2 moms found this helpful
A.S. answers from Omaha on December 16, 2008
I think your doing a great job! Your hubby is amazing...give him tons of verbal praise and all the sex he wants! :)
Seriously, I think the vitamins are a great idea and sleep is always good too. Your body will eventually adjust also, it just takes time.
Good luck! Enjoy teaching those little kiddos!
R.M. answers from Charlotte on January 20, 2009
Hey everyone, I just wanted to share a website with you that may be helpful for all moms, but particularly those trying to balance a career or launch a new career after being a stay at home mom. Bria Simpson has written the best selling book The Balanced Mom - Raising Your Kids Without Losing Your Self, offers Brilliance in Motherhood Retreats - Finding the Right Job For You with the Right Balance at Home, and has a new audio book out called How To Overcome Your Fears and Lose the Guilt - So You Can Find the Right Job with the Right Balance Check it out at www.briacoach.com
L.S. answers from Lexington on December 15, 2008
It sounds like you have it covered. I can't think of any suggestions, but I think that's because I'm stuck on the husband who helps cook part. Good Luck!

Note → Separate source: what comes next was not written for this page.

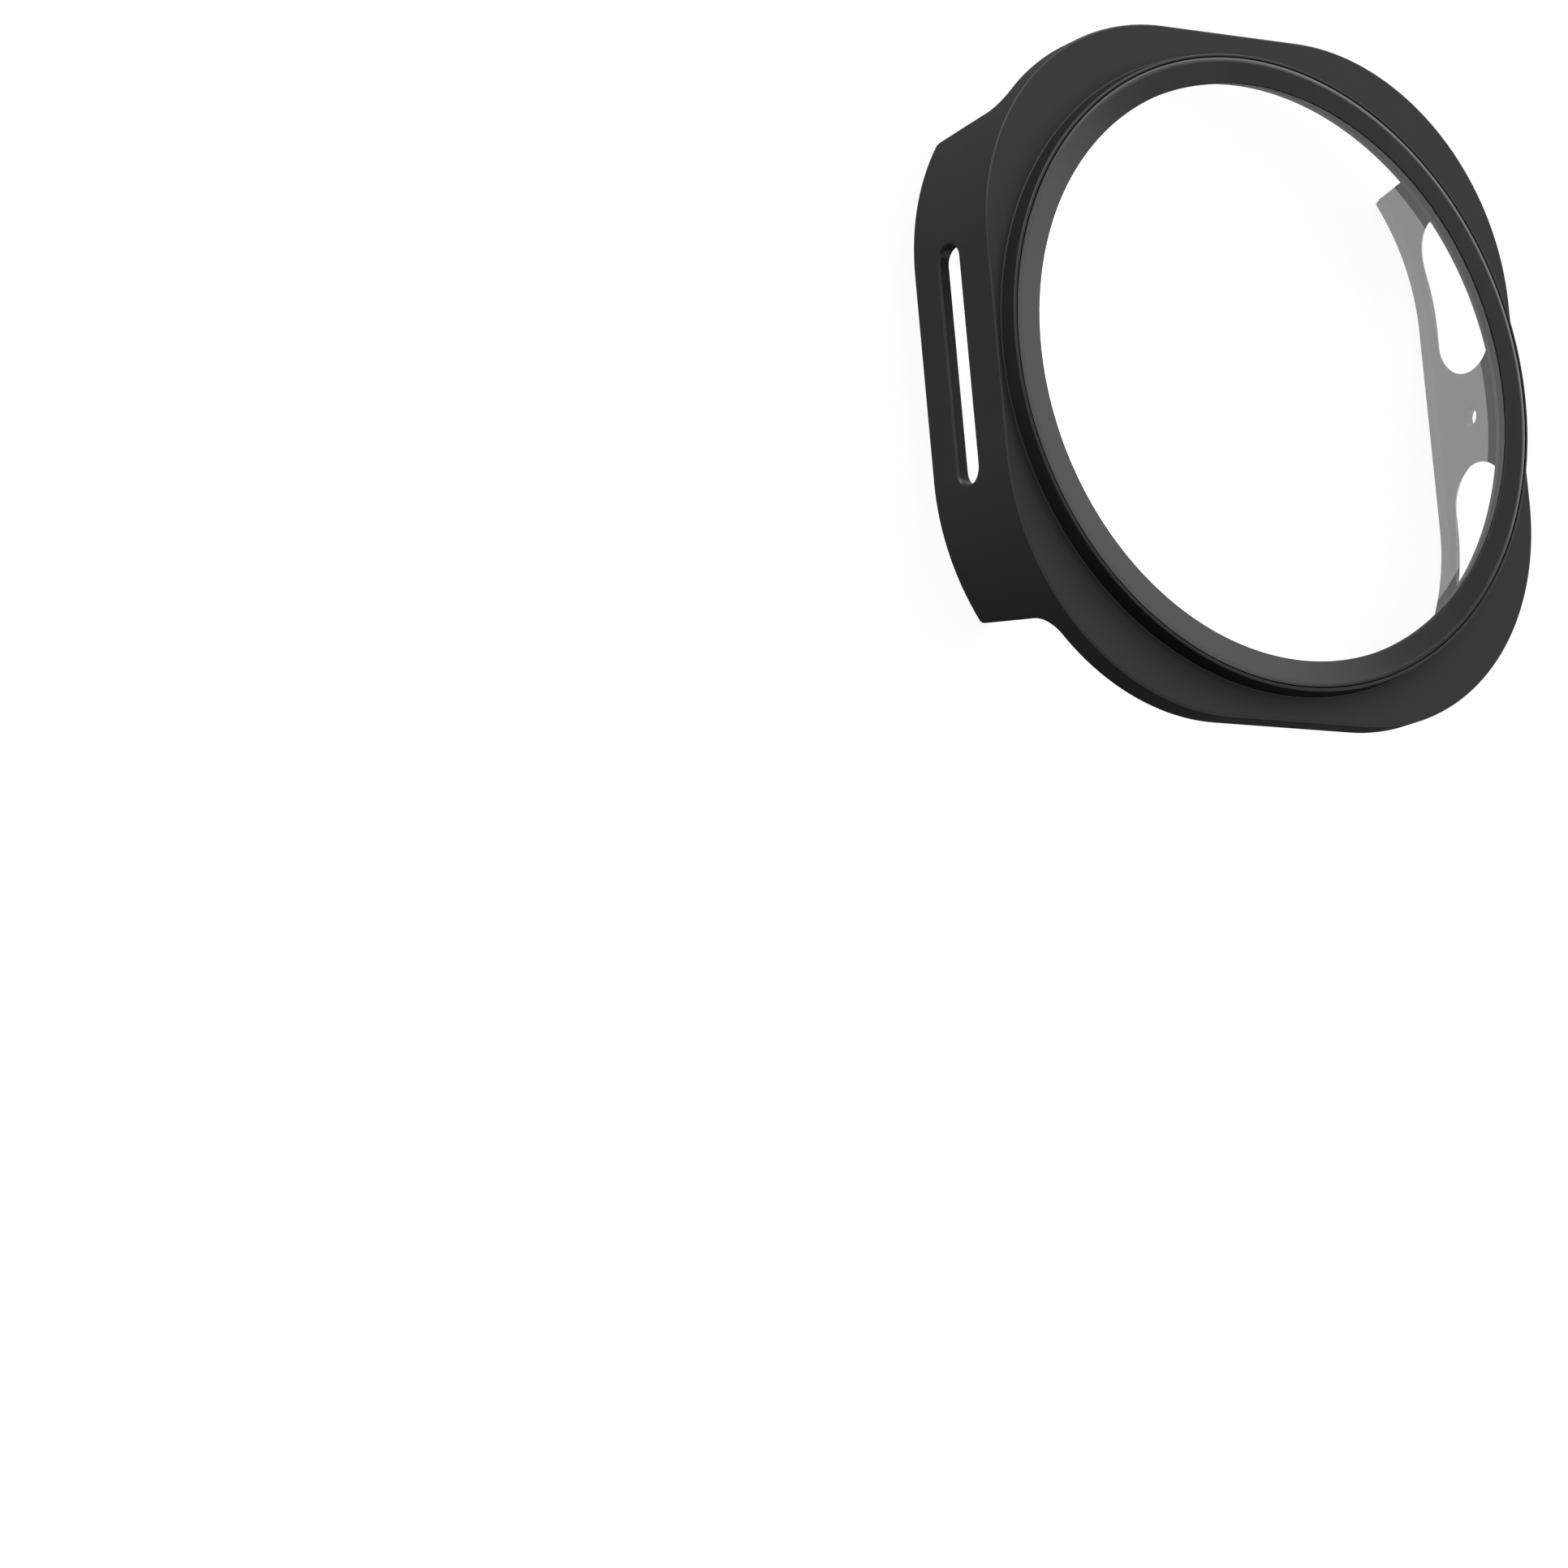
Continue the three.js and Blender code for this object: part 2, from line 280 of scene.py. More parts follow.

A.C. answers from Wilmington on December 16, 2008
I have worked (mostly full-time) the majority of the years since my children were born. I have to say that "a good balance" means, "whatever works" or "good enough for now". Meanwhile, remember that your husband and children - the health and integrity of your family - are top priority. After that, everything else falls into place.
Your ceilings and ceiling fans will never again be dust free. Your dust-bunnies will become dust-gorillas, and you will find these gorillas in amazing hiding places. =)
Having said that, if you can find someone to clean your house a couple of times a month, a great load will be lifted off your shoulders. It really feels good. Be aware, however, that others cleaning your house NEVER clean it the way you would. It still feels great to walk into a clean house that hasn't occupied your whole day, zapped your energy, and stole family and personal time.
This does not preclude having the kids clean up after themselves and having the whole family pitch in and clean. This also does not mean that the bulk of the cleaning won't still fall on you, if only because you see things that nobody else does, like dust-gorillas. LOL
The hot precooked chickens from the grocery stores help in an emergency. The crockpot is a blessing. Cooking compromises like Homemade Gourmet offer easy directions, solid meals, and increased variety when your brain is fried.
I learned to never try new recipes or experiment with recipes on my work days. If a meal was a disaster, I wouldn't otherwise have enough time for emergency cooking.
I believe in naps. If you are accustomed to napping, you may find that to be the most difficult adjustment. Find a place (like your car), if possible, to close your eyes for five minutes during your lunch break. I use my cell phone alarm for my powernaps.
Since your hours will presumably be similar to your children, maybe you can build a napping/unwinding 1/2-1 hour time period immediately after you and your kids get home from school. Then you won't lose cuddle time.
Don't forget to set the alarm and jump up, otherwise you'll all be awake half the night.
Coordinate and prioritize your errands. My friend plans her errands so that she only makes right turns on any particular day. I'm incapable of being that organized, but I do try to plan my errands geographically.
Keep books on organizational skills, efficiency, and childrearing in the bathrooms and plow through them every opportunity.
Keep library books in one place. Don't feel guilty about library fines because they help to build new library wings.=)
I've never developed a good enough system with paperwork and bills to recommend.
Make sure to continue taking care of yourself. Continue to drink at least 8 glasses of water daily. Eat at least one citrus fruit/day. I agree that you should be taking vitamins and minerals because of your change in stress level. You will also start being exposed to illnesses that you've not been exposed to for several years. Ask your chiropractor for suggestions. Chiropractors are usually vitamin-aware.
Good luck and congratulations on the new job!!
A.T. answers from Wilmington on December 17, 2008
Check out www.flylady.com. She has some wonderful ideas on how to organize your life as well. Even there are dinner recipes. Husband might like that as well!